Watch the clip for Mush, Mush, Mush from The Quiet Man

I was born into a singing family. None of them had any training, nor did anyone play a musical instrument, but if my parents had friends in for an evening meal on a Saturday, it always finished with a sing-song. As a small boy in the 40s I was introduced to, and can still sing, old music hall songs such as Hold Your Hand Out, You Naughty Boy and Johnny O’Connor Bought an Automobile.

They also sang songs of the day, including tunes from what we now call The Great American Song Book, and popular songs such as Mairzy Doats and Dozy Doats. Most of the adults had a party piece. My mother had two. The first was an Irish song, the chorus of which ran “Mush, mush, mush, tural-i-addy / Sing mush, mush, mush, tural-i-ay … If you’re in for a row or a ruction / Just tread on the tail o’ me coat.” The other was a narrative song called Granny’s Old Armchair. Does anyone sing them nowadays? About 30 years ago, I sang and recorded both songs on tape. Later, they were transcribed to a CD. Might some future musical historian stumble on this CD and resurrect the songs? I like to think so.

David Steele

We love to eat: Sunday teatime winkles

Ingredients
Tub of winkles
Brown bread and butter

I was born in 1941 and lived with my parents and older brother in a small village in Essex, 14 miles from the East End of London.

Sunday routines were the same except for special outings or summer holidays. Dad would organise a charabanc day trip during the summer for neighbours and friends, collecting the money each week to pay for it. He kept the cash in a tin under his bed.

The day would be spent on the beach, at the amusement arcades and on the numerous penny machines. We would visit the ice-cream shop for a knickerbocker glory and generally have lots of fun. Fish and chips were bought to eat in the coach on the way home, and the adults would finish up singing favourite songs such as Pack Up Your Troubles in Your Old Kit Bag.

We would arrive home tired but happy. On Sundays, Dad would meet his mates down at the local working men’s club. Sometimes he let me go with him to listen to the brass band practise and afterwards I would hurry off to get home by dinner time so I would not be late for Sunday school in the afternoon.

Sunday dinner was always a roasted shoulder of lamb with vegetables from Grandad’s allotment. Dad wouldn’t eat any other meat. The only fruit he would eat was apple, and that stewed to a puree, with custard, was his favourite for afters. Sometimes the custard had an almond flavour when Mum had burned it a bit. On special occasions, Mum made an apple pie.

Dad would return from the club, merry on too much mild and bitter, and my brother and I would run down the garden path to meet him. “Did you get some?” we would ask.

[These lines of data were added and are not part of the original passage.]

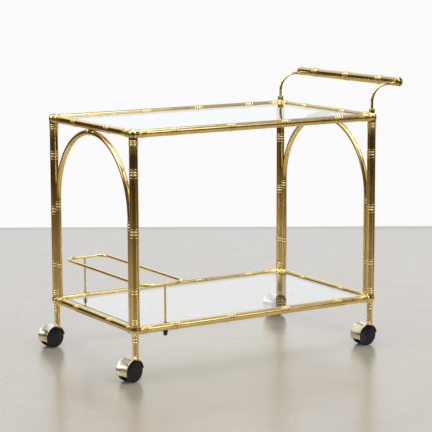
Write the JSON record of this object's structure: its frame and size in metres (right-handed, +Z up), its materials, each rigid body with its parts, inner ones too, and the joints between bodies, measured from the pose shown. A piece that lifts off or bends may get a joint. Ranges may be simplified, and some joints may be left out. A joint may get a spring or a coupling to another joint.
{
  "type": "serving trolley",
  "caption": "Brass faux-bamboo serving trolley: glass shelves, an arch in each end, wire bottle rail, push handle and twin-wheel swivel casters.",
  "frame": {"origin": "on the floor, under the middle of the outline with the casters at rest", "axes": "+X towards the push handle, +Y towards the back long side, +Z up"},
  "size_m": [0.851, 0.4759, 0.7022],
  "materials": {
    "brass": "polished, lacquered",
    "pale_brass": "polished, pale",
    "steel": "turned",
    "clear_glass": "clear float glass, green edge",
    "clear_pad": "clear, soft",
    "black_plastic": "glossy",
    "dark_bush": "moulded"
  },
  "bodies": {
    "frame": {"post_fl": "brass", "post_fr": "brass", "post_bl": "brass", "post_br": "brass", "top_corner_fl": "brass", "top_corner_fr": "brass", "top_corner_bl": "brass", "top_corner_br": "brass", "bottom_corner_fl": "brass", "bottom_corner_fr": "brass", "bottom_corner_bl": "brass", "bottom_corner_br": "brass", "top_rail_front": "brass", "top_rail_back": "brass", "top_rail_left": "brass", "top_rail_right": "brass", "bottom_rail_front": "brass", "bottom_rail_back": "brass", "bottom_rail_left": "brass", "bottom_rail_right": "brass", "left_arch": "brass", "right_arch": "brass", "arch_pins": "steel", "top_glass": "clear_glass", "shelf_glass": "clear_glass", "top_glass_rests": "brass", "shelf_glass_rests": "brass", "top_glass_pads": "clear_pad", "shelf_glass_pads": "clear_pad", "bottle_ring": "brass", "bottle_ring_posts": "brass", "bottle_ring_ferrules": "brass", "bottle_ring_nuts": "black_plastic", "handle_bar": "brass", "handle_rod_front": "brass", "handle_rod_back": "brass", "handle_caps": "brass", "leg_fl": "brass", "leg_fr": "brass", "leg_bl": "brass", "leg_br": "brass", "stem_bushes": "dark_bush"},
    "caster_fl": {"caster_hood_fl": "pale_brass", "caster_pins_fl": "steel"},
    "caster_fr": {"caster_hood_fr": "pale_brass", "caster_pins_fr": "steel"},
    "caster_bl": {"caster_hood_bl": "pale_brass", "caster_pins_bl": "steel"},
    "caster_br": {"caster_hood_br": "pale_brass", "caster_pins_br": "steel"},
    "wheel_outer_fl": {"wheel_outer_fl": "black_plastic"},
    "wheel_inner_fl": {"wheel_inner_fl": "black_plastic"},
    "wheel_outer_fr": {"wheel_outer_fr": "black_plastic"},
    "wheel_inner_fr": {"wheel_inner_fr": "black_plastic"},
    "wheel_outer_bl": {"wheel_outer_bl": "black_plastic"},
    "wheel_inner_bl": {"wheel_inner_bl": "black_plastic"},
    "wheel_outer_br": {"wheel_outer_br": "black_plastic"},
    "wheel_inner_br": {"wheel_inner_br": "black_plastic"}
  },
  "joints": [
    {"name": "swivel_fl", "type": "hinge", "parent": "frame", "child": "caster_fl", "pos_m": [-0.37168, -0.20622, 0.05558], "axis": [0, 0, 1], "continuous": true},
    {"name": "swivel_fr", "type": "hinge", "parent": "frame", "child": "caster_fr", "pos_m": [0.33632, -0.20622, 0.05558], "axis": [0, 0, 1], "continuous": true},
    {"name": "swivel_bl", "type": "hinge", "parent": "frame", "child": "caster_bl", "pos_m": [-0.37168, 0.21778, 0.05558], "axis": [0, 0, 1], "continuous": true},
    {"name": "swivel_br", "type": "hinge", "parent": "frame", "child": "caster_br", "pos_m": [0.33632, 0.21778, 0.05558], "axis": [0, 0, 1], "continuous": true},
    {"name": "spin_outer_fl", "type": "hinge", "parent": "caster_fl", "child": "wheel_outer_fl", "pos_m": [-0.39091, -0.21174, 0.027], "axis": [-0.2756, 0.9613, 0], "continuous": true},
    {"name": "spin_inner_fl", "type": "hinge", "parent": "caster_fl", "child": "wheel_inner_fl", "pos_m": [-0.39091, -0.21174, 0.027], "axis": [-0.2756, 0.9613, 0], "continuous": true},
    {"name": "spin_outer_fr", "type": "hinge", "parent": "caster_fr", "child": "wheel_outer_fr", "pos_m": [0.31639, -0.20797, 0.027], "axis": [-0.0872, 0.9962, 0], "continuous": true},
    {"name": "spin_inner_fr", "type": "hinge", "parent": "caster_fr", "child": "wheel_inner_fr", "pos_m": [0.31639, -0.20797, 0.027], "axis": [-0.0872, 0.9962, 0], "continuous": true},
    {"name": "spin_outer_bl", "type": "hinge", "parent": "caster_bl", "child": "wheel_outer_bl", "pos_m": [-0.39132, 0.21396, 0.027], "axis": [-0.1908, 0.9816, 0], "continuous": true},
    {"name": "spin_inner_bl", "type": "hinge", "parent": "caster_bl", "child": "wheel_inner_bl", "pos_m": [-0.39132, 0.21396, 0.027], "axis": [-0.1908, 0.9816, 0], "continuous": true},
    {"name": "spin_outer_br", "type": "hinge", "parent": "caster_br", "child": "wheel_outer_br", "pos_m": [0.31668, 0.21396, 0.027], "axis": [-0.1908, 0.9816, 0], "continuous": true},
    {"name": "spin_inner_br", "type": "hinge", "parent": "caster_br", "child": "wheel_inner_br", "pos_m": [0.31668, 0.21396, 0.027], "axis": [-0.1908, 0.9816, 0], "continuous": true}
  ]
}
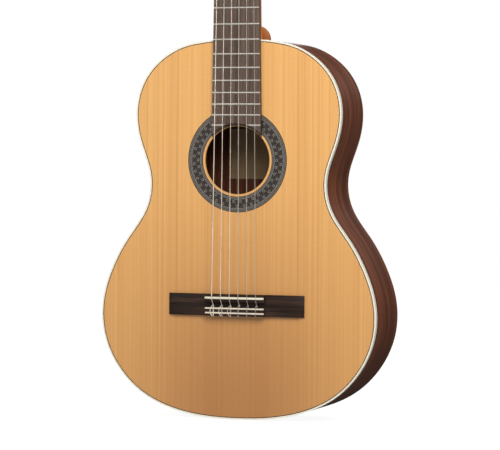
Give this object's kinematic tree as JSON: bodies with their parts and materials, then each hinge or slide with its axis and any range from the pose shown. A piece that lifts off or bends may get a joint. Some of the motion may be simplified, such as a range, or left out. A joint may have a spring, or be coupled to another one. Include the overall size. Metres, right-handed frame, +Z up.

With face beaming, Dad would pull from his pocket what was to be a real treat. At teatime, my brother and I would sit cross-legged beside the warmth of a coal fire on wintry evenings, full of anticipation. We were never disappointed. Mum would bring us a plate of brown bread spread with best butter, which was a Sunday treat in itself, together with two hat-pins, each with a shiny pearl at one end.

And then came what we had been waiting for, a dish filled with what looked like small black snails. With our hat-pins we would ease off the winkles’ thin, waxy, top covering, then dig the pin into the dark brown flesh beneath, wriggling it round and round, while gently pulling, and watching the winkle come out all twisted like a corkscrew. Each time, we tried to get the winkle out whole without breaking off the very thin end.

I don’t know if my dad realised just how much joy his tub of winkles from Tubby Isaacs every Sunday brought my brother and me, but I hope he could tell from our happy faces.

Now in my old age, I can still remember those Sunday teas and the taste and chewy saltiness of those winkles mingling with the smoothness of brown bread and butter.